(WORK INSTRUCTIONS):
Write out, exactly as given, every line from the one holding "sheet.offset = 0.0" to the one holding "for node in", including both.

(DATA SEGMENT):

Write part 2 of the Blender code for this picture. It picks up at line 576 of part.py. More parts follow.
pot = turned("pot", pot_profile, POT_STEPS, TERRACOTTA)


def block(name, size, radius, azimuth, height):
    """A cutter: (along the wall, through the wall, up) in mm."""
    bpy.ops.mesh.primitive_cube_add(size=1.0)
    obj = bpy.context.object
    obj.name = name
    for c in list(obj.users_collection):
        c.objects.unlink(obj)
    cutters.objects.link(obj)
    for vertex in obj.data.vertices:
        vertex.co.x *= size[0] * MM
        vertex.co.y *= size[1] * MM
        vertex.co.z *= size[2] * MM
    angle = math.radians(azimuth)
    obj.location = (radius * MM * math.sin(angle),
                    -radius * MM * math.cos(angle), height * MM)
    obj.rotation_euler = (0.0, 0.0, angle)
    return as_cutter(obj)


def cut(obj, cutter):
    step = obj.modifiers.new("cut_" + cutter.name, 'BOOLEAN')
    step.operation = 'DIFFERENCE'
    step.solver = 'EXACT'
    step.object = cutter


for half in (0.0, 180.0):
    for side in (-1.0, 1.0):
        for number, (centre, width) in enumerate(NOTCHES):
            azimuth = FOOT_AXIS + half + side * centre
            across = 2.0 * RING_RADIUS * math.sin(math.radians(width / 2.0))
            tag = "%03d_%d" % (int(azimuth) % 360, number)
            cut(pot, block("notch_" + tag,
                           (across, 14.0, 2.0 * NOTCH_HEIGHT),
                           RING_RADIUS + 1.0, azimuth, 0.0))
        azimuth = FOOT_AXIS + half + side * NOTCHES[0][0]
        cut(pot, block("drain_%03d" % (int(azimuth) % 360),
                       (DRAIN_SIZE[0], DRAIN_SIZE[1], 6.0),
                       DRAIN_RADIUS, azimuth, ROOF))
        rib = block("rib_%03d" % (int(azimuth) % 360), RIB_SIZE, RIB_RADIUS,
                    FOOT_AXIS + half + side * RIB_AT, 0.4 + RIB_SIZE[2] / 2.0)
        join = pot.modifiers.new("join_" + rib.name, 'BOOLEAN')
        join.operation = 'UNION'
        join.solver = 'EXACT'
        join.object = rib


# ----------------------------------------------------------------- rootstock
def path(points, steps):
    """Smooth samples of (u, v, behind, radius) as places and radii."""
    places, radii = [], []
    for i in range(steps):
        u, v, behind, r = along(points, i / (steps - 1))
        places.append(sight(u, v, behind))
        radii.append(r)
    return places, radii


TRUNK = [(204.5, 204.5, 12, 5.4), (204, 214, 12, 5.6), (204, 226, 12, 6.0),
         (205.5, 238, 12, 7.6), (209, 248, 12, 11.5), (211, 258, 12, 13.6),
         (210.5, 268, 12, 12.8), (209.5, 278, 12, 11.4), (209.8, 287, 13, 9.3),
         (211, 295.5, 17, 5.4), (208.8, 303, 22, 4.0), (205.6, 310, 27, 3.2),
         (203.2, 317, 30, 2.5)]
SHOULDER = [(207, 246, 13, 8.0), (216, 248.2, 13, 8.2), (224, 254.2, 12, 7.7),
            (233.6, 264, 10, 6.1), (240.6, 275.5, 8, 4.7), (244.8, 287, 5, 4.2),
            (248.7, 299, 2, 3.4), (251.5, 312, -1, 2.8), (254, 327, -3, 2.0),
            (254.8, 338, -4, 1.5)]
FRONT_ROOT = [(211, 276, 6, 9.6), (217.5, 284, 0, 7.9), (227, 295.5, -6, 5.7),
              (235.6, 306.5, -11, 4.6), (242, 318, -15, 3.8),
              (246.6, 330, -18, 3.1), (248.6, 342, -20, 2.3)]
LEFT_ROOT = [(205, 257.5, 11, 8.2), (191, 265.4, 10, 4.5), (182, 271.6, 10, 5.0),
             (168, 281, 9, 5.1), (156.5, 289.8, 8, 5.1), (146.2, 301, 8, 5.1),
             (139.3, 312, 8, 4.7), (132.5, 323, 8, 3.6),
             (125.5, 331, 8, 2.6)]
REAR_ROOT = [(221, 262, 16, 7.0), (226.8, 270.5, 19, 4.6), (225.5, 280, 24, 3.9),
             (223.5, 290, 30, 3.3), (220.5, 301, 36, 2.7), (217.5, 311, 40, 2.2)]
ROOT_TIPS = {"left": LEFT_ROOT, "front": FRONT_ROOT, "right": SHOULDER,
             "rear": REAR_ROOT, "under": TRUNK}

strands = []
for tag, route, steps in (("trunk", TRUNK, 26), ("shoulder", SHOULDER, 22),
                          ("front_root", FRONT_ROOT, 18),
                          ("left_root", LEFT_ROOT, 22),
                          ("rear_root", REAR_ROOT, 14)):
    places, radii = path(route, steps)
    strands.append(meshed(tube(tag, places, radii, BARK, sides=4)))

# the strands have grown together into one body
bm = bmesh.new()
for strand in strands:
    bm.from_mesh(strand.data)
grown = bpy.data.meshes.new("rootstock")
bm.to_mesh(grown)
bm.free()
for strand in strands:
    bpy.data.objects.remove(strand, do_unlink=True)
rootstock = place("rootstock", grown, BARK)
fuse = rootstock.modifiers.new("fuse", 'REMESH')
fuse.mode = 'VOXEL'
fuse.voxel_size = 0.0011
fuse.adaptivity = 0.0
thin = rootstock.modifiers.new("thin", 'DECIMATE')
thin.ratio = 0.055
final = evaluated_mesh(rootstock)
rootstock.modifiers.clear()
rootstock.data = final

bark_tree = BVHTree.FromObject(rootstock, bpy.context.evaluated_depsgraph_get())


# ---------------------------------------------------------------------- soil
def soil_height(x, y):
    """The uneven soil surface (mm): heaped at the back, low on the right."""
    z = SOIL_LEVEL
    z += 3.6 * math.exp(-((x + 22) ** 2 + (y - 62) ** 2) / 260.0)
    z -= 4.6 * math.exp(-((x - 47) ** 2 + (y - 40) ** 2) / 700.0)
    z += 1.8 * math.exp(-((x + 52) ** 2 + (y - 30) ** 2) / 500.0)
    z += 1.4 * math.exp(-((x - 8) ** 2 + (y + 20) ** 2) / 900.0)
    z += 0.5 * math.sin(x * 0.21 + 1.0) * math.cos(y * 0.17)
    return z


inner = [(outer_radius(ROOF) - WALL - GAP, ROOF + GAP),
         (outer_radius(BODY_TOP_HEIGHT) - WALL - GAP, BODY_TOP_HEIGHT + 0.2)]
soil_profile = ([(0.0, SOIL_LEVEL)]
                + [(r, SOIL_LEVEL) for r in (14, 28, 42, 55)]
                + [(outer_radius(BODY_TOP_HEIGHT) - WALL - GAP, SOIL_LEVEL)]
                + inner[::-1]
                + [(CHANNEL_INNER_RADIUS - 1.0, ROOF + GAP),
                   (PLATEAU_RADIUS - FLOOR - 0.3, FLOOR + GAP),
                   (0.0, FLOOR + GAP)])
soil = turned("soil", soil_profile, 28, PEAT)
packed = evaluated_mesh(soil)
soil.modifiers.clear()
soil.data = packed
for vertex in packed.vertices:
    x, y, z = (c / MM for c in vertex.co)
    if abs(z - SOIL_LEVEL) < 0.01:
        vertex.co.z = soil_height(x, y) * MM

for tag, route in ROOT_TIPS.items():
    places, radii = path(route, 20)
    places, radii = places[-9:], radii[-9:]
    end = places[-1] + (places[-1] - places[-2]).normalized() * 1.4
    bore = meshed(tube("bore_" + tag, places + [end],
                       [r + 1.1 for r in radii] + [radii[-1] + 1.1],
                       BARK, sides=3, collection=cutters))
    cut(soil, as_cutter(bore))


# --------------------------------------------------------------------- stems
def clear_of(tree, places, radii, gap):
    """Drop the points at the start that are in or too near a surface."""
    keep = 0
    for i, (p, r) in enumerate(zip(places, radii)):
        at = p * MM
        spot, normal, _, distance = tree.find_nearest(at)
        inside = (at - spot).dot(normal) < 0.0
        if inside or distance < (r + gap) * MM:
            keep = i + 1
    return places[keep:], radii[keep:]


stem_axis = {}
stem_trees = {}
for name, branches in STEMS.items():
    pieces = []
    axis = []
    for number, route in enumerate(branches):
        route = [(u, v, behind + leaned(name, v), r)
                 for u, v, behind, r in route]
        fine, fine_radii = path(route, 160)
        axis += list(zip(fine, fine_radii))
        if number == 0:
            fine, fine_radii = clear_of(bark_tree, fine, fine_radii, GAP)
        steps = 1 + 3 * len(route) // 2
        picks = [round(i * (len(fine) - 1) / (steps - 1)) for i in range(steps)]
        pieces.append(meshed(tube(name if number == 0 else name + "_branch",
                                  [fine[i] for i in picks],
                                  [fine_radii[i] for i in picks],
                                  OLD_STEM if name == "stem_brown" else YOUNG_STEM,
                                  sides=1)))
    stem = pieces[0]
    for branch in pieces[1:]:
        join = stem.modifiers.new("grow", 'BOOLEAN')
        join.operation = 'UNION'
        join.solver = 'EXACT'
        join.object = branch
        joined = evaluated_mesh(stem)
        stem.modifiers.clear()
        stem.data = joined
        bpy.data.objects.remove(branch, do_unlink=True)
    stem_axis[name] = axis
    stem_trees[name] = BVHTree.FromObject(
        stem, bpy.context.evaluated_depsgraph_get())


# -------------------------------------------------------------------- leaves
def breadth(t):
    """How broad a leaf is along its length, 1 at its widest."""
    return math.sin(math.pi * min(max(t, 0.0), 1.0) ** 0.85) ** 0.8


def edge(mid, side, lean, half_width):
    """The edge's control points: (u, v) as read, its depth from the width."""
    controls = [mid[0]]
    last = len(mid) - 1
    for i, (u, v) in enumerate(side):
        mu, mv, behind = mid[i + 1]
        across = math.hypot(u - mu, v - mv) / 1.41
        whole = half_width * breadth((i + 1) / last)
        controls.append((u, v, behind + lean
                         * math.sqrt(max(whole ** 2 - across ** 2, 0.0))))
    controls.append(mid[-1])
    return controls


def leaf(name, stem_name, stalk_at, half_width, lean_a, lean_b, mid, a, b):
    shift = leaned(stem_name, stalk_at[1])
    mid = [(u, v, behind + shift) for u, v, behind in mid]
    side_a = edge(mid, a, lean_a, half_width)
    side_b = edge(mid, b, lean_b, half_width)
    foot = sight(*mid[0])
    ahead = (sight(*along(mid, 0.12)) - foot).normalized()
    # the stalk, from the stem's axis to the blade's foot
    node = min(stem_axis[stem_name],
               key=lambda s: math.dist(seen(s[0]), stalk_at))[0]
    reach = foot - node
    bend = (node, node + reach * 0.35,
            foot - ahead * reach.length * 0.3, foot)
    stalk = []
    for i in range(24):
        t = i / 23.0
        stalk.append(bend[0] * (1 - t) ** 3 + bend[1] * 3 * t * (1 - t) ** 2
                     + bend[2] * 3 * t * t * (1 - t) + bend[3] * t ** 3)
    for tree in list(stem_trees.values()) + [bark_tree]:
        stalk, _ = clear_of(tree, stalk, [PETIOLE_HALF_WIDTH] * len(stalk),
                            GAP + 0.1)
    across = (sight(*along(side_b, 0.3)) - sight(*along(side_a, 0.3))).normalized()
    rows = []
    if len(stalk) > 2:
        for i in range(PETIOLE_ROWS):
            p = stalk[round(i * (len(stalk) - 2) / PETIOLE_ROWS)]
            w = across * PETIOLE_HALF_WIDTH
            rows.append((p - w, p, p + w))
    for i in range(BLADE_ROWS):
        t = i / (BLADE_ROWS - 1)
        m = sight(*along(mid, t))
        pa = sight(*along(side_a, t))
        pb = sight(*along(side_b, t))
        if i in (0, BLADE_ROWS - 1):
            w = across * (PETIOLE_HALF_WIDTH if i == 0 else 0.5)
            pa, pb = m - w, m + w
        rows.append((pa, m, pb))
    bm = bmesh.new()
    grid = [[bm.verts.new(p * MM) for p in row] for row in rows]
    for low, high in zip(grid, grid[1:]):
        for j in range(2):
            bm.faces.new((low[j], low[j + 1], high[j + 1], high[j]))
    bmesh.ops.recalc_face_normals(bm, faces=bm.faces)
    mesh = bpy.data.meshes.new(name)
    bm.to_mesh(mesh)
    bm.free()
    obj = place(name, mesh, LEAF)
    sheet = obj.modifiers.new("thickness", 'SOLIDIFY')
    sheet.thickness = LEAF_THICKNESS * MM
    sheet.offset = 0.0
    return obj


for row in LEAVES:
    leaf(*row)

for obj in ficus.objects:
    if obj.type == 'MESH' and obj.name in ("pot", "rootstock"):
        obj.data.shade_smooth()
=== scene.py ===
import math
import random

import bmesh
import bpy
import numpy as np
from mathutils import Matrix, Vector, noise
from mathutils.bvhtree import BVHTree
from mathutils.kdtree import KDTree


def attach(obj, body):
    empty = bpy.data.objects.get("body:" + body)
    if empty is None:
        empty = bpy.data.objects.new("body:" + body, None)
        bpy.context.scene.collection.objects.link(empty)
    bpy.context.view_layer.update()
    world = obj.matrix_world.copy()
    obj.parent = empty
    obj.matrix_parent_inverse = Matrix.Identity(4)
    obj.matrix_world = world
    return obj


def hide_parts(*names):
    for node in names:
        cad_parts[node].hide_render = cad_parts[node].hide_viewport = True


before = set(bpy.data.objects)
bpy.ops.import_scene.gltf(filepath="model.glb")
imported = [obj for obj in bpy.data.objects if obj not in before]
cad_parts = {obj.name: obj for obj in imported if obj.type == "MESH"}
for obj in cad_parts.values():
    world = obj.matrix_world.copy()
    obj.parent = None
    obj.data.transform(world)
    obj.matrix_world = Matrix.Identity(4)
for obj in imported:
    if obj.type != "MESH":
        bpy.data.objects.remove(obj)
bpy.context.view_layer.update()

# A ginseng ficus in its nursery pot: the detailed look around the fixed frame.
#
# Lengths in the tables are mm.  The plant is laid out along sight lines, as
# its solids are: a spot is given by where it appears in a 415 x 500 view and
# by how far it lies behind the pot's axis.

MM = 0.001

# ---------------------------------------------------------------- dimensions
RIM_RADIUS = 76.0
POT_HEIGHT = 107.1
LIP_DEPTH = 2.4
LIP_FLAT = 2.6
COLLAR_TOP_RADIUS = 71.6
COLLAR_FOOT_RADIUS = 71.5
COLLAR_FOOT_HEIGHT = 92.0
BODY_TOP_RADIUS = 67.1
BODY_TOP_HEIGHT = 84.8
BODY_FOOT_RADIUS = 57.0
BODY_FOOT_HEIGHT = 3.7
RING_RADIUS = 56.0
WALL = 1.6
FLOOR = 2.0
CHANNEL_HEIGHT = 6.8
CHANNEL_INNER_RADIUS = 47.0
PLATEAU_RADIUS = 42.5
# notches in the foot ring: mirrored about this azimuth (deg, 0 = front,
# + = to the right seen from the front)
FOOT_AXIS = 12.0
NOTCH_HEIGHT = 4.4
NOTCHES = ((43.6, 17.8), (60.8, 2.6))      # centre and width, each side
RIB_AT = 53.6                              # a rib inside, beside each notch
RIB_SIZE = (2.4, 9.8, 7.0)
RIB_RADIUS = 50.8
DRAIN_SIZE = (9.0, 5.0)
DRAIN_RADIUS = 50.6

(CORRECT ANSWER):
    sheet.offset = 0.0
    return obj


for row in LEAVES:
    leaf(*row)

for obj in ficus.objects:
    if obj.type == 'MESH' and obj.name in ("pot", "rootstock"):
        obj.data.shade_smooth()
=== scene.py ===
import math
import random

import bmesh
import bpy
import numpy as np
from mathutils import Matrix, Vector, noise
from mathutils.bvhtree import BVHTree
from mathutils.kdtree import KDTree


def attach(obj, body):
    empty = bpy.data.objects.get("body:" + body)
    if empty is None:
        empty = bpy.data.objects.new("body:" + body, None)
        bpy.context.scene.collection.objects.link(empty)
    bpy.context.view_layer.update()
    world = obj.matrix_world.copy()
    obj.parent = empty
    obj.matrix_parent_inverse = Matrix.Identity(4)
    obj.matrix_world = world
    return obj


def hide_parts(*names):
    for node in names:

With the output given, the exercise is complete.